• **EXERCISE MATERIALS**:
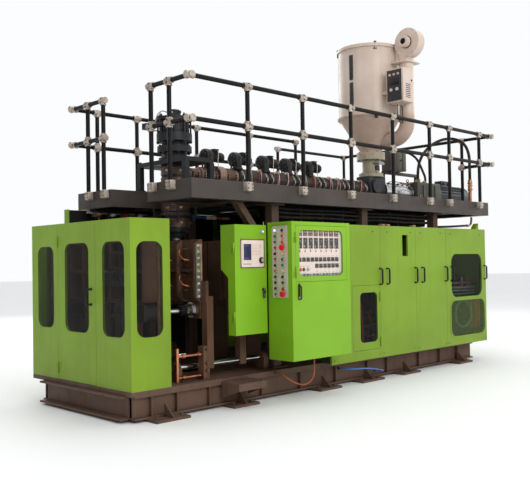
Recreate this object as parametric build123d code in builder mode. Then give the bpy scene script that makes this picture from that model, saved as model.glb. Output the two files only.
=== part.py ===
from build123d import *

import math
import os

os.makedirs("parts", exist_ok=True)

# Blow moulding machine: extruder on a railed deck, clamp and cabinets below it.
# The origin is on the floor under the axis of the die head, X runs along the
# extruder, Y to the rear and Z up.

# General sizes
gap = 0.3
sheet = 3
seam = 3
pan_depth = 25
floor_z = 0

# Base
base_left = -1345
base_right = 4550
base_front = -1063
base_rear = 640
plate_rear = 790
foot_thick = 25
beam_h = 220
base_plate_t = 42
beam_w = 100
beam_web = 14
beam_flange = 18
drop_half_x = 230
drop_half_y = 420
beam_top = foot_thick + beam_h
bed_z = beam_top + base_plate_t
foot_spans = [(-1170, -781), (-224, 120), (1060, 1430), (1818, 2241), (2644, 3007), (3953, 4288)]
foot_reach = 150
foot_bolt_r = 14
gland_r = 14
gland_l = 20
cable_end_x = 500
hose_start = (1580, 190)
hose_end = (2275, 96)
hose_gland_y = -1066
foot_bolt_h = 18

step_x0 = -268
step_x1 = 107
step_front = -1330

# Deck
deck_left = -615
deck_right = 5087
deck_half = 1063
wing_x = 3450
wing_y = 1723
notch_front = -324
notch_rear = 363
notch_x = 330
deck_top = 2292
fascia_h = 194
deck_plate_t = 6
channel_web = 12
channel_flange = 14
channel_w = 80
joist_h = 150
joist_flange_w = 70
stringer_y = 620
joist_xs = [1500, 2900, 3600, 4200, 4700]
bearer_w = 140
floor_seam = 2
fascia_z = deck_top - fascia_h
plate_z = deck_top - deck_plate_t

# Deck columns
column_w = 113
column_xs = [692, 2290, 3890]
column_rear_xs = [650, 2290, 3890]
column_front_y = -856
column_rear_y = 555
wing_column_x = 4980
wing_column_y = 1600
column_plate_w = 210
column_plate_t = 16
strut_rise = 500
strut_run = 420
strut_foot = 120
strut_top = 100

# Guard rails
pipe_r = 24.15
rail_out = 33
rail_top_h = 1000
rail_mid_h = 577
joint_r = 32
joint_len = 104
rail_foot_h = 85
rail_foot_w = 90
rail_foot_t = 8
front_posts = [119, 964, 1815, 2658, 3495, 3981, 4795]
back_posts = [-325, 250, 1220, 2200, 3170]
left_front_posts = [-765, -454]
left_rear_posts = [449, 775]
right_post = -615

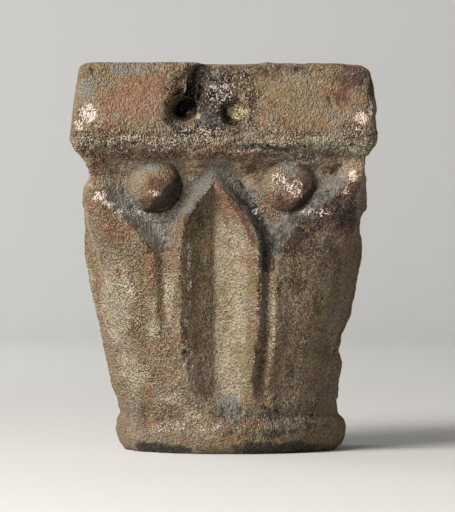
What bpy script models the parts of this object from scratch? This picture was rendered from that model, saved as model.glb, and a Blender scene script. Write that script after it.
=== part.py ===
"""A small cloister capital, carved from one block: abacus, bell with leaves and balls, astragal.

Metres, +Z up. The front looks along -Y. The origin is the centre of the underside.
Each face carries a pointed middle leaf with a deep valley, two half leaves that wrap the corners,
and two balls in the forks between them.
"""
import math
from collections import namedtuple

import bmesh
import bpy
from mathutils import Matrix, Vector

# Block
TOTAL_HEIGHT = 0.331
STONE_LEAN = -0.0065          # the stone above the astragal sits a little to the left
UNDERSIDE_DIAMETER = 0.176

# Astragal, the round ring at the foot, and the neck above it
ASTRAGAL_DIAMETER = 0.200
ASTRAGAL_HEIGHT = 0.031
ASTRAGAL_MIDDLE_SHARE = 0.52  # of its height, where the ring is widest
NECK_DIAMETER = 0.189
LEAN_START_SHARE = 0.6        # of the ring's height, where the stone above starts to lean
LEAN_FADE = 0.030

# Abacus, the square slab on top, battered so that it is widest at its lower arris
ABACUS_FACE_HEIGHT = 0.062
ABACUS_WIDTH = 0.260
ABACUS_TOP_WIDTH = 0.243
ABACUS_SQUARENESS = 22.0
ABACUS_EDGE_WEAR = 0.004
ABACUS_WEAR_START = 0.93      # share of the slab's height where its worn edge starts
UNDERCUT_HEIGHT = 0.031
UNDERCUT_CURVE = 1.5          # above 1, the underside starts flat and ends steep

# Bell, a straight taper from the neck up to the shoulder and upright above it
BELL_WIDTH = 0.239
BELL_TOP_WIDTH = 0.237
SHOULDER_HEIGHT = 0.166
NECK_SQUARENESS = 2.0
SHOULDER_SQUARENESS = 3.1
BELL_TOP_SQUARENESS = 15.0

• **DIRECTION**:
Begin with the line that has "What bpy script" in the listing above and end after the line that has "from mathutils import Matrix, Vector"; output those lines exactly.

• **WRITTEN REPLY**:
What bpy script models the parts of this object from scratch? This picture was rendered from that model, saved as model.glb, and a Blender scene script. Write that script after it.
=== part.py ===
"""A small cloister capital, carved from one block: abacus, bell with leaves and balls, astragal.

Metres, +Z up. The front looks along -Y. The origin is the centre of the underside.
Each face carries a pointed middle leaf with a deep valley, two half leaves that wrap the corners,
and two balls in the forks between them.
"""
import math
from collections import namedtuple

import bmesh
import bpy
from mathutils import Matrix, Vector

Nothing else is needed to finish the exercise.